When I was her age if I won the same value in dollars per week I’d be getting 10231.00 a year for life. 196.75 per week.
In the case of my wife her temptation to give one time (relatively) large sums to charity or family would have been very great.
With the annuity she can still give—but in small amounts—and can revisit her decision every single month.
The human factor is very important—number crunching is just one piece of the decision making.
Yep. Net Present Value always suggests that. Take the $1M and invest it at 5% and you get $50,000/yr, or $961/week and you still have the $1 million in the bank that you can use as collateral on loans or whatever. Also, if you die next week, your heirs still have the $1 million in the estate. She was not well-advised.
True, but how many stories have you heard of lotto winners who blow through the money in a year or two and end up broke, with nothing.

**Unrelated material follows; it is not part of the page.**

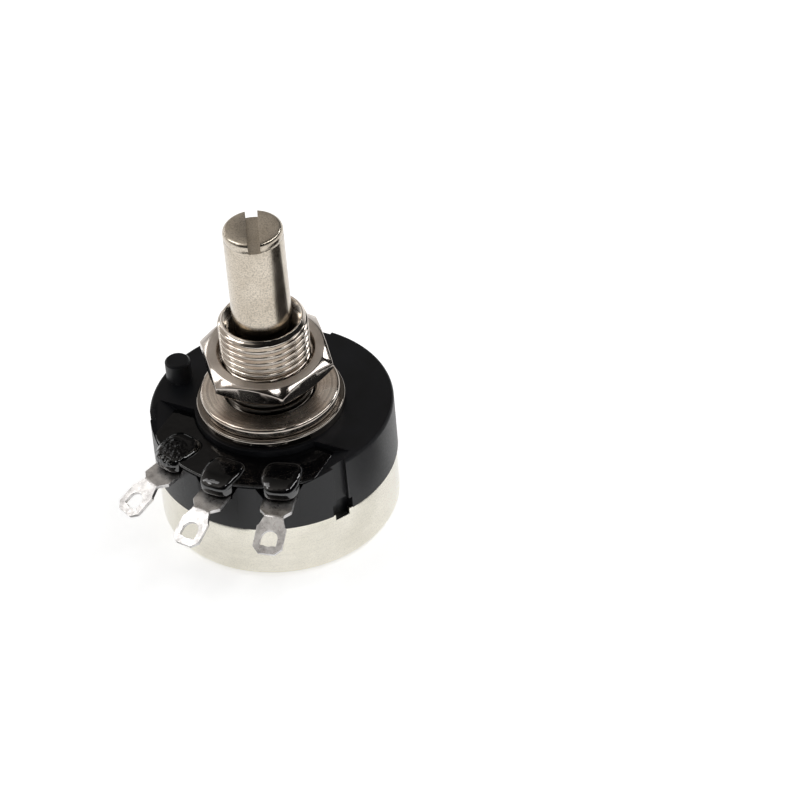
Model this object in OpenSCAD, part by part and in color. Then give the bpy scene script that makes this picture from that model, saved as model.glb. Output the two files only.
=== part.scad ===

This way, she’s not tempted to do that, she can invest it, and she’s less likely to have everyone and their brother becoming her bestie looking for a cut of the cash.
Maybe she doesn’t trust herself with that much money all a once?.
Plus side moochers not hanging around.
FWIW, if she went to an insurance company and purchases a single premium annuity for life that pays her 1,000 per week for life the cost would be $944,000.
So, the difference in the present value of both choices is the income tax.
She will be better off if the lifetime tax on the $1,000 per week is less than the roughly 33% which she would pay on the lump sum.
Even a b-school dropout understands the value of money over time. She chose poorly.
If she invests the 50k every years she will be fine.
I should have such a problem even now, let alone when I was 50 years younger.
Just like SSI. TAKE THE MONEY AS SOON AS YOU CAN GET IT!
Buy a half million dollar duplex and charge rent next door.
No, even at her age she should take the whole amount and invest it wisely. She should get a good financial advisor.
The DOW
9/3/29 $381.17
7/8/32 $41.22
11/23/54 $381.17
The DOW did return dividends during this period.
Also the three year decline above between 1929 and 1932 erased 33 years of gains.